Der Tag von Doris Bures

Aber eigentlich war der Dienstag der Tag von Doris Bures. Ihre Wahl zur Nationalratspräsidentin war der erste Tagesordnungspunkt im Nationalrat. Vor der Wahl setzte der Zweite Nationalratspräsident Karlheinz Kopf noch eine Schweigeminute für die am 2. August verstorbene Nationalratspräsidentin Barbara Prammer an.

Bures erhielt 117 von 150 abgegebenen Stimmen, was 78 Prozent entspricht. Alle Klubobleute hatten vor der Wahl ihre Zustimmung zur neuen Präsidentin signalisiert - wenngleich die Grünen einen Rollenwechsel von ihr verlangten.

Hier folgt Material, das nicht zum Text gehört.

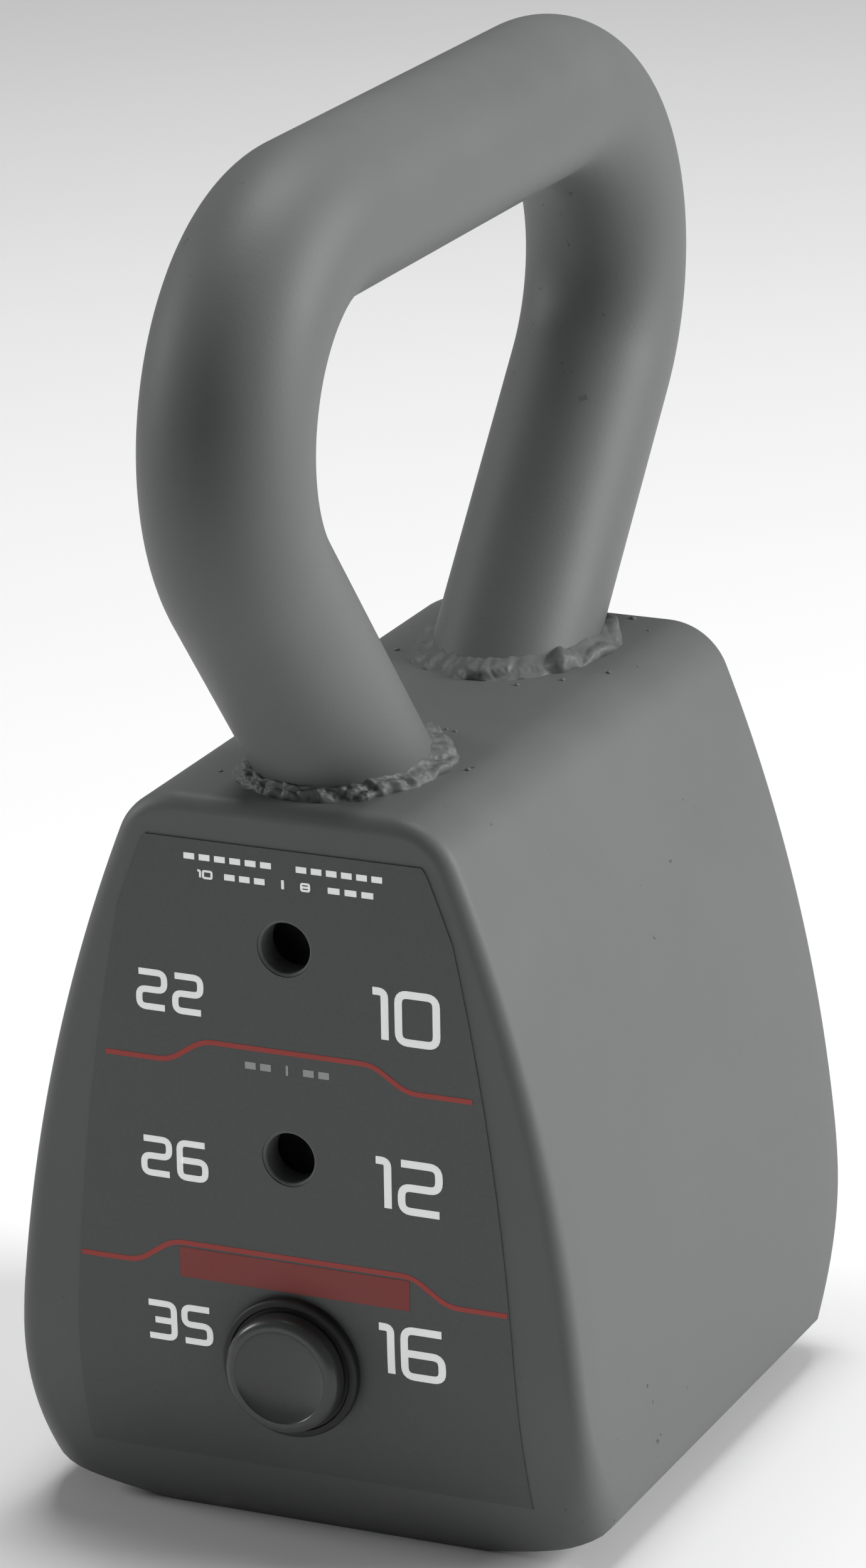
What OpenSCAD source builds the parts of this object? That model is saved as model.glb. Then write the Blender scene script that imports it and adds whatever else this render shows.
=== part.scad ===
// Adjustable kettlebell: a bent-bar handle welded to a hollow steel body, with three
// stacked weights inside and a selector pin. Origin at the middle of the underside,
// +Z up, the numbered front face towards -Y, the handle in the YZ plane.

/* [Body] */
// Height of the body, without the handle
body_h = 163; // [150:1:180]
// Width of the body at its widest, just above the foot
body_w = 130; // [120:1:145]
// Depth of the body, front face to rear face
body_d = 151; // [140:1:165]
// Thickness of the body's plates
wall = 6; // [4:0.5:7]
// Radius of the convex side faces
side_r = 373; // [350:1:400]
// Height at which the sides are widest
side_z = 13.5; // [10:0.5:20]
// Radius of the two shoulders
shoulder_r = 14.5; // [11:0.5:18]
// Radius at which the front and rear faces roll under
roll_r = 98; // [85:1:120]
// Height at which the roll starts
roll_z = 51; // [40:1:60]

/* [Dished underside] */
// Half width of the flat under the body
flat_half = 28; // [27:1:32]
// Radius of the arcs that rise from the flat to the side plates
dish_r = 80; // [70:1:110]
// Radius of the rounded lower edges of the side plates
corner_r = 6; // [4:0.5:12]

/* [Handle] */
// Diameter of the handle bar
bar_d = 35; // [28:0.5:38]
// Radius of the two bends, at the middle of the bar
bend_r = 40; // [37, 38, 40, 42, 44, 45]
// Length of the straight grip
grip_l = 114; // [90:1:120]
// Lean of the two legs from the vertical, in degrees
leg_lean = 40.8; // [40.3, 40.4, 40.5, 40.8, 40.9]
// Height over the top of the grip
total_h = 297; // [280:1:315]
// Width of the weld bead around each leg
weld_w = 4.5; // [3:0.5:5]
// Height of the weld bead
weld_h = 4.5; // [3:0.5:6]

/* [Selector] */
// Height of the lowest hole
hole_z = 42; // [40:0.5:44]
// Distance from one hole to the next
hole_pitch = 45.5; // [44:0.5:47]
// Diameter of the selector holes
hole_d = 10.8; // [10.4:0.1:12]
// Diameter of the pin's shaft
pin_d = 10; // [8:0.1:10]
// Reach of the pin past the middle of the body
pin_reach = 63; // [60:1:66]
// Diameter of the knob
knob_d = 25.4; // [20:0.1:28]
// Height of the knob over its skirt
knob_h = 4.8; // [4:0.1:12]
// Diameter of the skirt behind the knob
skirt_d = 30.4; // [28:0.1:34]
// Thickness of the skirt
skirt_h = 2.4; // [2.2:0.1:4]

/* [Weights] */
// Width of the weight blocks
block_w = 57; // [50:1:58]
// Depth of the weight blocks
block_d = 105; // [98:1:106]
// Height of the bottom weight's wide foot
foot_top = 31; // [26:1:32]
// Thickness of the rubber pad under the bottom weight
base_pad_h = 3; // [2:0.5:4]
// Thickness of the pads between the weights
pad_h = 1; // [0.5:0.5:1.5]
// Thickness of the rubber pad under the top wall
bumper_h = 3; // [2:0.5:4]

/* [Guides] */
// Thickness of the guide channels
guide_t = 2.5; // [2:0.5:3]
// Gap between the guides and the stack
guide_gap = 0.8; // [0.5:0.1:1]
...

Sie sei 1990 das erste Mal als Abgeordnete angelobt worden, sagte Bures in ihrer Rede. Schon damals habe das Hohe Haus eine große Faszination auf sie ausgeübt und sie sei in 17 Jahren als Mandatarin stets stolz gewesen, Abgeordnete zu sein. "Das Haus des Volkes ist das Zentrum unserer Demokratie", sagte sie und das Wesentliche in einer Demokratie sei, die Bereitschaft und Fähigkeit, Kompromisse zu schließen. Dies forderte sie auch für die Zukunft ein. Bures versprach, eine faire und überparteiliche Präsidentin sein zu wollen. Sie wünsche sich "ein offenes, ein lebendiges, ein arbeitendes Parlament".